Since session data is backed up by default continuously by multiple containers in the cluster, the steps described in Session_Migration to trigger session migration to other containers explicitly is obsolete and no longer needed with the distributed session storage.

Normally, sessions in the distributed storages are not evicted automatically, but are only removed when they're also removed from the session handler, either due to a logout operation or when exceeding the long-term session lifetime as configured by com.openexchange.sessiond.sessionLongLifeTime in sessiond.properties. Under certain circumstances, i.e. the session is no longer accessed by the client and the middleware container hosting the session in it's long-life container being shutdown, the remove operation from the distributed storage might not be triggered. Therefore, additionally a maximum idle time of map-entries can be configured for the distributed sessions map via

com.openexchange.hazelcast.configuration.map.maxIdleSeconds=640000

to avoid unnecessary eviction, the value should be higher than the configured com.openexchange.sessiond.sessionLongLifeTime in sessiond.properties.

Remote Cache Invalidation

For faster access, groupware data is held in different caches by the server. Formerly, the caches utilized the TCP Lateral Auxiliary Cache plug in (LTCP) for the underlying JCS caches to broadcast updates and removals to caches on other middleware containers in the cluster. This could potentially lead to problems when remote invalidation was not working reliably due to network discovery problems. As an alternative, remote cache invalidation can also be performed using reliable publish/subscribe events built up on Hazelcast topics. This can be configured in the cache.properties configuration file, where the 'eventInvalidation' property can either be set to 'false' for the legacy behavior or 'true' for the new mechanism:

com.openexchange.caching.jcs.eventInvalidation=true

All containers participating in the cluster should be configured equally.

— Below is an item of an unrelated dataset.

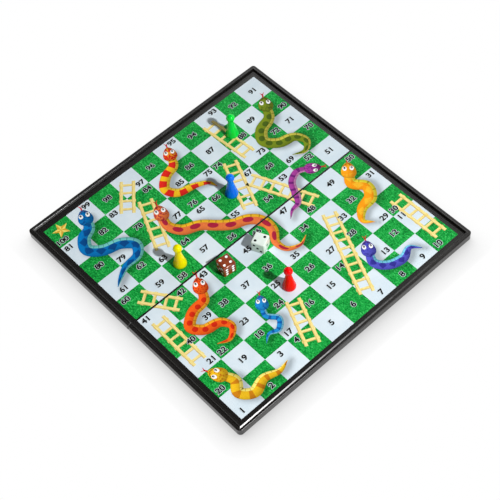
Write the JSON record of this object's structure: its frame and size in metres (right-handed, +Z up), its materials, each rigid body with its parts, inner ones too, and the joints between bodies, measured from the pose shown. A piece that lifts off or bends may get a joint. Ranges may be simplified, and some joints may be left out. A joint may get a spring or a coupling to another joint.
{
  "type": "snakes and ladders board",
  "caption": "Folding magnetic snakes and ladders board with a black rim, its hinge links hidden in the thickness, with cone pawns and dice standing on it.",
  "frame": {"origin": "middle of the open board on the fold line, at the underside", "axes": "+X from square 1 to square 10, +Y from the first row to the last across the fold, +Z up out of the printed surface"},
  "size_m": [0.258, 0.2636, 0.0306],
  "materials": {
    "tray": "black moulded plastic with a satin gloss",
    "base_panel": "fine matt texture",
    "steel_plate": "bare rolled sheet",
    "play_sheet": "printed film under a satin laminate, green and white squares in a black border",
    "hinge_link": "moulded, smooth",
    "hinge_pin": "drawn wire",
    "magnet": "dull nickel plate",
    "red_pawn": "moulded, glossy",
    "yellow_pawn": "moulded, glossy",
    "blue_pawn": "moulded, glossy",
    "green_pawn": "moulded, glossy",
    "white_die": "glossy, with black pips",
    "brown_die": "glossy, with white pips"
  },
  "bodies": {
    "front_half": {"front_tray": "tray", "front_base_panel": "base_panel", "front_steel_plate": "steel_plate", "front_play_sheet": "play_sheet", "front_hinge_pins": "hinge_pin", "front_closing_magnets": "magnet"},
    "hinge_links": {"left_hinge_link": "hinge_link", "right_hinge_link": "hinge_link"},
    "back_half": {"back_tray": "tray", "back_base_panel": "base_panel", "back_steel_plate": "steel_plate", "back_play_sheet": "play_sheet", "back_hinge_pins": "hinge_pin", "back_closing_magnets": "magnet"},
    "red_piece": {"red_pawn": "red_pawn", "red_pawn_magnet": "magnet"},
    "yellow_piece": {"yellow_pawn": "yellow_pawn", "yellow_pawn_magnet": "magnet"},
    "blue_piece": {"blue_pawn": "blue_pawn", "blue_pawn_magnet": "magnet"},
    "green_piece": {"green_pawn": "green_pawn", "green_pawn_magnet": "magnet"},
    "white_cube": {"white_die": "white_die"},
    "brown_cube": {"brown_die": "brown_die"}
  },
  "joints": [
    {"name": "link_fold", "type": "hinge", "parent": "front_half", "child": "hinge_links", "pos_m": [0, -0.0016, 0.0015], "axis": [-1, 0, 0], "range_deg": [0, 90]},
    {"name": "half_fold", "type": "hinge", "parent": "hinge_links", "child": "back_half", "pos_m": [0, 0.0016, 0.0015], "axis": [-1, 0, 0], "range_deg": [0, 90]},
    {"name": "red_lift", "type": "slide", "parent": "front_half", "child": "red_piece", "axis": [0, 0, 1], "range_m": [0, 0.03]},
    {"name": "yellow_lift", "type": "slide", "parent": "back_half", "child": "yellow_piece", "axis": [0, 0, 1], "range_m": [0, 0.03]},
    {"name": "blue_lift", "type": "slide", "parent": "back_half", "child": "blue_piece", "axis": [0, 0, 1], "range_m": [0, 0.03]},
    {"name": "green_lift", "type": "slide", "parent": "back_half", "child": "green_piece", "axis": [0, 0, 1], "range_m": [0, 0.03]},
    {"name": "white_die_lift", "type": "slide", "parent": "front_half", "child": "white_cube", "axis": [0, 0, 1], "range_m": [0, 0.03]},
    {"name": "brown_die_lift", "type": "slide", "parent": "front_half", "child": "brown_cube", "axis": [0, 0, 1], "range_m": [0, 0.03]}
  ]
}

Internally, if com.openexchange.caching.jcs.eventInvalidation is set to true, LTCP is disabled in JCS caches. Instead, an internal mechanism based on distributed Hazelcast event topics is used to invalidate data throughout all containers in the cluster after local update- and remove-operations. Put-operations aren't propagated (and haven't been with LTCP either), since all data put into caches can be locally loaded/evaluated at each container from the persistent storage layer.

Using Hazelcast-based cache invalidation also makes further configuration of the JCS auxiliaries obsolete in the cache.ccf configuration file. In that case, all jcs.auxiliary.LTCP.* configuration settings are virtually ignored. However, it's still required to mark caches that require cluster-wide invalidation via jcs.region.<cache_name>=LTCP, just as before. So basically, when using the new default setting com.openexchange.caching.jcs.eventInvalidation=true, it's recommended to just use the stock cache.ccf file, since no further LTCP configuration is required.

Adminstration / Troubleshooting

Hazelcast Configuration

The underlying Hazelcast library can be configured using the file hazelcast.properties.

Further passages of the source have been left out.